Labor and Energy Cost Multipliers
German manufacturers face multiple simultaneous cost pressures beyond tariff impacts. Rising labor costs, high energy prices, and skilled worker shortages create operational challenges that tariffs amplify rather than create independently.
The energy cost burden particularly affects energy-intensive manufacturing processes common in German industrial production.
Energy-intensive German industry and German exporters were hit particularly hard by the 2022 global energy crisis, creating baseline cost disadvantages that tariffs worsen significantly. Skilled worker shortages limit operational flexibility when companies attempt to improve efficiency or reduce costs through productivity improvements.
Christmas Season Desperation
The approaching Christmas season represents a critical test for German consumer goods manufacturers hoping domestic demand can offset US market losses. Companies like Rommelsbacher are banking on increased German consumer enthusiasm to partially compensate for export declines.
However, German consumer confidence remains weak despite recent inflation improvements, limiting domestic demand growth potential.
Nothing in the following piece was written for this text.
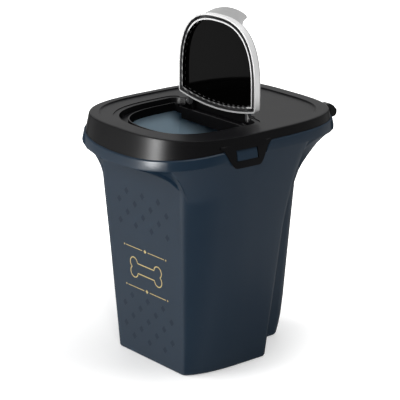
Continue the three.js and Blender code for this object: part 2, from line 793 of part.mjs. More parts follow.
function lid() {
  const lipTopZ = trackZ + lipRise;
  const wellBottomZ = trackZ - trackPlate;
  const wellOffset = trackTopOffset + trackPlate;
  let body = lidShell();
  body = body.add(flapPrism([wellOffset, wellBottomZ], [wellOffset, plateUndersideZ + lidPlate / 2]));
  const troughEnd = troughHalfWidth + troughEndWall;
  body = body.add(
    block(
      [-troughEnd, troughFrontY, troughFloorZ - troughPlate],
      [troughEnd, troughRearY + troughWall, plateUndersideZ + lidPlate / 2],
    ),
  );
  const aboveZ = panelZ + cutOverrun;
  body = body.subtract(flapPrism([seatStepOffset, stepZ], [seatStepOffset + seatStepDepth, aboveZ]));
  body = body.subtract(flapPrism([trackOffset, trackZ], [trackTopOffset, stepZ], [trackTopOffset, aboveZ]));
  body = body.add(flapPrism([-lipInset, wellBottomZ - lipDrop], [-lipInset, lipTopZ]));
  const openingInset = lipInset + lipWall;
  const opening = flapPrism([-openingInset, baffleBottomZ - cutOverrun], [-openingInset, aboveZ]);
  const frontOnly = block(
    [-flapHalfWidth, flapFrontY - cutOverrun, baffleBottomZ - cutOverrun * 2],
    [flapHalfWidth, troughFrontY, lidTopZ + cutOverrun * 2],
  );
  body = body.subtract(opening.intersect(frontOnly));
  const troughInnerY = troughFrontY + troughWall;
  body = body.add(
    block([-baffleHalfWidth, troughFrontY, baffleBottomZ], [baffleHalfWidth, troughInnerY, trackZ]),
  );
  body = body.subtract(
    block([-troughHalfWidth, troughInnerY, troughFloorZ], [troughHalfWidth, troughRearY, lidTopZ]),
  );
  body = body.subtract(
    block([-troughHalfWidth, troughFrontY - seatGap, trackZ], [troughHalfWidth, troughRearY, lidTopZ]),
  );
  for (const side of [-1, 1]) {
    const padX = side * armCentreX;
    const padHalf = stopPadWidth / 2;
    const padY = flapAxisY + armRadius + seatGap;
    body = body.add(
      block(
        [padX - padHalf, padY, troughFloorZ - troughPlate / 2],
        [padX + padHalf, troughRearY + troughWall / 2, stepZ],
      ),
    );
    const endX = side * (troughHalfWidth - cutOverrun);
    const outX = side * (troughEnd + seatGap);
    const [fromX, toX] = [Math.min(endX, outX), Math.max(endX, outX)];
    body = body.subtract(barAlongX(pivotRadius + runGap / 2, fromX, toX, flapAxisY, flapAxisZ));
    body = body.subtract(
      block([fromX, flapAxisY - pivotSlot / 2, flapAxisZ], [toX, flapAxisY + pivotSlot / 2, lidTopZ]),
    );
    body = body.add(sideTab(side)).subtract(tabWindow(side)).add(rearFork(side));
  }
  return body;
}

// Flap, built closed round its pivot.

const flapTopZ = flapDepth - flapRimDrop;
const skinUnderZ = flapTopZ - flapSkin;
const aboutPivot = (body) => geometryOf(body).translate(0, -flapAxisY, 0);

// How far forward the flap's tip reaches at a distance from the middle.
function flapTipY(x) {
  const across = Math.abs(x / flapHalfWidth);
  const reach = flapShoulderY - flapFrontY;
  return flapShoulderY - reach * (1 - across ** flapSquareness) ** (1 / flapSquareness);
}

// The lip leans outwards as it rises, and hollow fillets widen it at its root.
function thumbLip() {
  const heights = Array.from({ length: thumbRows + 1 }, (_, row) => row / thumbRows);
  return solid(
    skin(
      Array.from({ length: thumbSteps + 1 }, (_, i) => {
        const share = lerp(-1, 1, i / thumbSteps);
        const fade = 1 - thumbEndShare * share ** 8;
        const profile = (back) =>
          heights.map((t) => {
            const x = share * lerp(thumbHalfWidth, thumbRootHalf, (1 - t) ** 2);
            const freeY = flapFrontY - thumbReach + thumbSweep * share ** 2;
            const y = lerp(flapTipY(x) + seatGap, freeY, t ** thumbCurvePower);
            const rise = (thumbRise + flapEdgeRadius) * fade * t;
            const wall = back * lerp(thumbWall + flapEdgeRadius, thumbWall, Math.min(1, t * 2));
            return new THREE.Vector3(x, y + wall, flapTopZ - flapEdgeRadius + rise);
          });
        return [...profile(0), ...profile(1).reverse()];
      }),
    ),
  );
}

function flapArm(side) {
  const x = side * armCentreX;
  const from = x - armWidth / 2;
  const to = x + armWidth / 2;
  const barFrontY = flapRearY(x) - ribInset - ribWall / 2;
  const outline = [
    [barFrontY, -armRadius],
    ...arc(flapAxisY, 0, armRadius, -QUARTER_TURN, QUARTER_TURN, armSteps),
    [barFrontY, armRadius],
  ];
  const pinEnd = side * (troughHalfWidth + pivotHold);
  const pin = barAlongX(pivotRadius, Math.min(x, pinEnd), Math.max(x, pinEnd), flapAxisY, 0);
  return plateAcrossX(outline, from, to).add(pin);
}

// Small nibs inside the rib that hold the liner.
function linerNibs() {
  const path = flapOutline(-ribInset - ribWall);
  const nibTopZ = skinUnderZ - linerThickness - seatGap * 2;
  const nibs = [];
  let travelled = 0;
  path.forEach(([x, y], i) => {
    const [nextX, nextY] = path[(i + 1) % path.length];
    const length = Math.hypot(nextX - x, nextY - y);
    for (; travelled < length; travelled += nibPitch) {
      const share = travelled / length;
      const nib = new THREE.BoxGeometry(nibLength, nibReach * 2, nibHeight);
      nib.rotateZ(Math.atan2(nextY - y, nextX - x));
      nibs.push(nib.translate(lerp(x, nextX, share), lerp(y, nextY, share), nibTopZ - nibHeight / 2));
    }
    travelled -= length;
  });
  return nibs.map(solid);
}

function flapShell() {
  const edge = flapEdgeRadius;
  let body = flapPrism(
    [0, -flapRimDrop],
    [0, flapTopZ - edge],
    [-edge * 0.3, flapTopZ - edge * 0.3],
    [-edge, flapTopZ],
  );
  body = body.subtract(flapPrism([-flapSkirtWall, -flapRimDrop - cutOverrun], [-flapSkirtWall, skinUnderZ]));
  const rib = flapPrism([-ribInset, -flapRimDrop], [-ribInset, skinUnderZ + flapSkin / 2]);
  const insideInset = ribInset + ribWall;
  const ribInside = flapPrism([-insideInset, -flapRimDrop - cutOverrun], [-insideInset, skinUnderZ]);
  body = body.add(rib.subtract(ribInside)).add(thumbLip());
  linerNibs().forEach((nib) => {
    body = body.add(nib);
  });
  for (const side of [-1, 1]) body = body.add(flapArm(side));
  return aboutPivot(body);
}

function flapLiner() {
  const inset = -ribInset - ribWall - seatGap;
  return aboutPivot(flapPrism([inset, skinUnderZ - seatGap - linerThickness], [inset, skinUnderZ - seatGap]));
}

// Assembly.

const darkBlue = new THREE.MeshStandardMaterial({ color: 0x2b3644, roughness: 0.4, metalness: 0 });
const black = new THREE.MeshStandardMaterial({ color: 0x1c1c1d, roughness: 0.45, metalness: 0 });
const silver = new THREE.MeshStandardMaterial({ color: 0xc9cacc, roughness: 0.35, metalness: 0.3 });
const glossBlack = new THREE.MeshStandardMaterial({ color: 0x0b0b0c, roughness: 0.08, metalness: 0 });

function piece(name, geometry, material) {
  const mesh = new THREE.Mesh(geometry, material);
  mesh.name = name;
  return mesh;
}

const container = new THREE.Group();
container.add(piece("tub", geometryOf(tub()), darkBlue));
container.add(piece("lid", geometryOf(lid()), black));

const flap = new THREE.Group();
flap.position.set(0, flapAxisY, flapAxisZ);
flap.rotation.x = -flapOpenAngle;
flap.add(piece("flap_shell", flapShell(), silver));
flap.add(piece("flap_liner", flapLiner(), glossBlack));
container.add(flap);

export default container;
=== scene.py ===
import math

import bmesh
import bpy
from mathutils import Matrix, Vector
from mathutils.bvhtree import BVHTree


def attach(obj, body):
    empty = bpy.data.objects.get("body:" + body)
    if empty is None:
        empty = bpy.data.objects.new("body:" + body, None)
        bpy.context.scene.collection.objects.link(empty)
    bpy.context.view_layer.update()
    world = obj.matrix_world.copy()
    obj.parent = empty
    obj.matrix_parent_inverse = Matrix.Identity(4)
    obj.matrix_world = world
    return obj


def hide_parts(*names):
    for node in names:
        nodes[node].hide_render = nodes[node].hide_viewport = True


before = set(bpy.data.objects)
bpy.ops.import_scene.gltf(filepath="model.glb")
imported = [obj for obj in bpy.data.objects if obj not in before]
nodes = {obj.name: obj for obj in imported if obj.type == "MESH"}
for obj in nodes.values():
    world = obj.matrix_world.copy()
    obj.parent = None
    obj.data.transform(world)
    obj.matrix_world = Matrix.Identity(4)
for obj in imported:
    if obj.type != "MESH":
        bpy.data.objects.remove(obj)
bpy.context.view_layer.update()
MM = 0.001


# Colours and nodes

def srgb(code):
    """A six-figure sRGB hex colour as linear RGBA."""
    parts = [int(code[i:i + 2], 16) / 255 for i in (0, 2, 4)]
    return [c / 12.92 if c <= 0.04045 else ((c + 0.055) / 1.055) ** 2.4 for c in parts] + [1.0]


def add_node(tree, kind, inputs=None, **settings):
    """Adds a node, sets its properties and fills its inputs with values or with sockets to link."""
    node = tree.nodes.new(kind)
    for name, value in settings.items():
        setattr(node, name, value)
    for name, value in (inputs or {}).items():
        if isinstance(value, bpy.types.NodeSocket):
            tree.links.new(value, node.inputs[name])
        else:
            node.inputs[name].default_value = value
    return node


def new_material(name):
    """A new material, its node tree, its shader, and the place of a point on the piece in metres."""
    material = bpy.data.materials.new(name)
    material.use_nodes = True
    tree = material.node_tree
    tree.nodes.clear()
    shader = add_node(tree, "ShaderNodeBsdfPrincipled")
    add_node(tree, "ShaderNodeOutputMaterial", {"Surface": shader.outputs[0]})
    place = add_node(tree, "ShaderNodeTexCoord").outputs["Object"]
    return material, tree, shader, place


# Finishes

# Pigment in moulded plastic drifts slowly over some centimetres, and the gloss drifts with it.
MOTTLE_MM = 60
MOTTLE_DETAIL = 2.0
ROUGHNESS_DRIFT = 0.03
# A spark-eroded tool leaves a grain 0.1 to 0.2 mm wide. It is drawn 0.3 to 1.4 mm wide, so that it shows.
GRAIN_DETAIL = 3.0
GRAIN_STRENGTH = 0.5
POLYPROPYLENE_IOR = 1.49
# With this blend, the turn of a wall runs from 0 where it is seen face on to 1 where it is seen edge on.
EVEN_BLEND = 0.5


def gloss_by_angle(tree, stops):
    """A gloss that changes as the wall turns away, from pairs of turn and specular level."""
    turn = add_node(tree, "ShaderNodeLayerWeight", {"Blend": EVEN_BLEND}).outputs["Facing"]
    ramp = add_node(tree, "ShaderNodeValToRGB", {"Fac": turn})
    elements = ramp.color_ramp.elements
    elements[0].position = stops[0][0]
    elements[-1].position = stops[-1][0]
    for position, _ in stops[1:-1]:
        elements.new(position)
    for element, (_, level) in zip(elements, stops):
        element.color = (level, level, level, 1.0)
    return ramp.outputs["Color"]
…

Seasonal demand patterns typically drive fourth-quarter performance for consumer appliance manufacturers. If Christmas season sales disappoint, many companies may accelerate relocation decisions rather than waiting for potential policy changes.

Strategic Reset Required
The current tariff crisis may permanently alter German manufacturing geography regardless of future policy changes. Companies investing in US production facilities or alternative supply chains are unlikely to reverse these decisions quickly even if tariffs moderate.
Tarillium senior brokers expect German manufacturing to emerge from this crisis with fundamentally different geographic footprints and operational structures. The traditional “Made in Germany” premium may become increasingly difficult to justify economically, forcing German companies to compete on innovation rather than origin-based brand positioning alone.